• **Information provided**
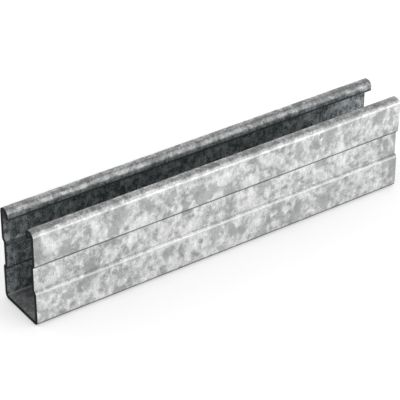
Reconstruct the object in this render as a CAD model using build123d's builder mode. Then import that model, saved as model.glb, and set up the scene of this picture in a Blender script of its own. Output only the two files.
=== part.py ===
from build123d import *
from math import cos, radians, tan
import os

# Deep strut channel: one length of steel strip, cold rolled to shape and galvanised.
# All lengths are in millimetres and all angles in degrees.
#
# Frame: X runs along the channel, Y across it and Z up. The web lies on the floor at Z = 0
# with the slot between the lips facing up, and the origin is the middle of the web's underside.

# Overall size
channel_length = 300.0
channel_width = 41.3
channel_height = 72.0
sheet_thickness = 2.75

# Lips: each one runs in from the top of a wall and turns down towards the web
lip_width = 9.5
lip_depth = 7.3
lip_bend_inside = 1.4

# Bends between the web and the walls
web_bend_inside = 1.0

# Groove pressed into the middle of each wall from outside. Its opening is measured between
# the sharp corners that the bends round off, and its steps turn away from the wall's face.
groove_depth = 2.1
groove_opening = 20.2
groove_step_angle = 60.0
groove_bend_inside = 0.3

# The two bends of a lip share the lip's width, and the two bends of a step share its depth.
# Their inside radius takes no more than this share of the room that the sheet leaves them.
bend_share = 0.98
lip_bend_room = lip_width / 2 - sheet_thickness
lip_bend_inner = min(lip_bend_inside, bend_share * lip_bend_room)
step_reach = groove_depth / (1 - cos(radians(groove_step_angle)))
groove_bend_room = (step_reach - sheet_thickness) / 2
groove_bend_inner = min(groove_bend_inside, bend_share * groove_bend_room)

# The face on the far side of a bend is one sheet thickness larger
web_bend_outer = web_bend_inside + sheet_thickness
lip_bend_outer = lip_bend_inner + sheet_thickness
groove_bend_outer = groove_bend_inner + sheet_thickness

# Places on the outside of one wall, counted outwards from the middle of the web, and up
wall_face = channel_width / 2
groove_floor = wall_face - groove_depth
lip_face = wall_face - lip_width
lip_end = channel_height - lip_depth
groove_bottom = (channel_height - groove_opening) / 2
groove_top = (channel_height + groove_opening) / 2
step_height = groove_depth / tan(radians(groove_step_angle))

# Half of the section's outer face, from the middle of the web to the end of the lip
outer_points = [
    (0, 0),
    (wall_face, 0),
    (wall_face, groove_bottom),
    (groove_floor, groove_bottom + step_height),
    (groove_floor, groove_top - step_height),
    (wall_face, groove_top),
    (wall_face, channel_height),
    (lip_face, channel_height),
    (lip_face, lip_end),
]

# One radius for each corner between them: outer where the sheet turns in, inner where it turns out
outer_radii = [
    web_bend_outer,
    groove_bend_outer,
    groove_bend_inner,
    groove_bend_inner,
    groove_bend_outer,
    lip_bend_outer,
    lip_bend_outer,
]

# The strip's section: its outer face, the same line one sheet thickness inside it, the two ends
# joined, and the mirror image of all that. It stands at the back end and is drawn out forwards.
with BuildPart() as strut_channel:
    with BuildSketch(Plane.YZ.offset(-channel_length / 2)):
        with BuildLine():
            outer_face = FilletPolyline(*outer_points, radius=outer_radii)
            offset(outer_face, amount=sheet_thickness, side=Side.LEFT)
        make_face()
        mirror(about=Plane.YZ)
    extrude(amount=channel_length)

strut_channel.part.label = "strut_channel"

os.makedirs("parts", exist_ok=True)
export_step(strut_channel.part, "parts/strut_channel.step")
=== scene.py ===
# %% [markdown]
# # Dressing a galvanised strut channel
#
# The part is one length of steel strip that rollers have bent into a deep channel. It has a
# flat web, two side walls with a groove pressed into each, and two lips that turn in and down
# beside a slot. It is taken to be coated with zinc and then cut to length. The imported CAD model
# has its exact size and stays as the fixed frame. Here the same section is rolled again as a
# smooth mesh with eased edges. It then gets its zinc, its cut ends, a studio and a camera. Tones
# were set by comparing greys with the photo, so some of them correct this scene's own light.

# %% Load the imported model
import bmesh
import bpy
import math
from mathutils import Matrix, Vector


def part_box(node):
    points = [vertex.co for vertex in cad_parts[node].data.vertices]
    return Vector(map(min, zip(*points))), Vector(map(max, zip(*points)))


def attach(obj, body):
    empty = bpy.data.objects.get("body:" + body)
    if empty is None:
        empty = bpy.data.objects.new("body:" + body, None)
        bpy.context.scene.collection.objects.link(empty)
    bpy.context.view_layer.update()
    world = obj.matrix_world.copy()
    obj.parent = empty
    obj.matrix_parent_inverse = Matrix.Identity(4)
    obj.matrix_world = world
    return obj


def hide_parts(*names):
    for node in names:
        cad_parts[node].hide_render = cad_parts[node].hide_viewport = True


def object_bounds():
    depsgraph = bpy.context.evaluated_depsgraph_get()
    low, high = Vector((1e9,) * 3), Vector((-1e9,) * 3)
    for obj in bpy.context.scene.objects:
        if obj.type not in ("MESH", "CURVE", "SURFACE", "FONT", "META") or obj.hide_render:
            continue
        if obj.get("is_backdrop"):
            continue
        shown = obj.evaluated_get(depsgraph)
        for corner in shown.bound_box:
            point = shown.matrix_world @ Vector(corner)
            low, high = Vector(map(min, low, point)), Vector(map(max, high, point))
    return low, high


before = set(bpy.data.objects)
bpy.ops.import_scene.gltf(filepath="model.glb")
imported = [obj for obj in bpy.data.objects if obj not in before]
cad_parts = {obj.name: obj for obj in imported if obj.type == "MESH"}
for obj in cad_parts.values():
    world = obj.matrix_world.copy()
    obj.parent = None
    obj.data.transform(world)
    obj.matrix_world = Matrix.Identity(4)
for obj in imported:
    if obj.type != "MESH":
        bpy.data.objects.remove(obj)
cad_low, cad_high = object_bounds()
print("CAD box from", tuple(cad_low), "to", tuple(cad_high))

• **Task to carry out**
Print exactly the lines from the line with "# One radius" to the line with "if empty is", both included, and nothing else.

• **Solution to this problem**
# One radius for each corner between them: outer where the sheet turns in, inner where it turns out
outer_radii = [
    web_bend_outer,
    groove_bend_outer,
    groove_bend_inner,
    groove_bend_inner,
    groove_bend_outer,
    lip_bend_outer,
    lip_bend_outer,
]

# The strip's section: its outer face, the same line one sheet thickness inside it, the two ends
# joined, and the mirror image of all that. It stands at the back end and is drawn out forwards.
with BuildPart() as strut_channel:
    with BuildSketch(Plane.YZ.offset(-channel_length / 2)):
        with BuildLine():
            outer_face = FilletPolyline(*outer_points, radius=outer_radii)
            offset(outer_face, amount=sheet_thickness, side=Side.LEFT)
        make_face()
        mirror(about=Plane.YZ)
    extrude(amount=channel_length)

strut_channel.part.label = "strut_channel"

os.makedirs("parts", exist_ok=True)
export_step(strut_channel.part, "parts/strut_channel.step")
=== scene.py ===
# %% [markdown]
# # Dressing a galvanised strut channel
#
# The part is one length of steel strip that rollers have bent into a deep channel. It has a
# flat web, two side walls with a groove pressed into each, and two lips that turn in and down
# beside a slot. It is taken to be coated with zinc and then cut to length. The imported CAD model
# has its exact size and stays as the fixed frame. Here the same section is rolled again as a
# smooth mesh with eased edges. It then gets its zinc, its cut ends, a studio and a camera. Tones
# were set by comparing greys with the photo, so some of them correct this scene's own light.

# %% Load the imported model
import bmesh
import bpy
import math
from mathutils import Matrix, Vector


def part_box(node):
    points = [vertex.co for vertex in cad_parts[node].data.vertices]
    return Vector(map(min, zip(*points))), Vector(map(max, zip(*points)))


def attach(obj, body):
    empty = bpy.data.objects.get("body:" + body)
    if empty is None:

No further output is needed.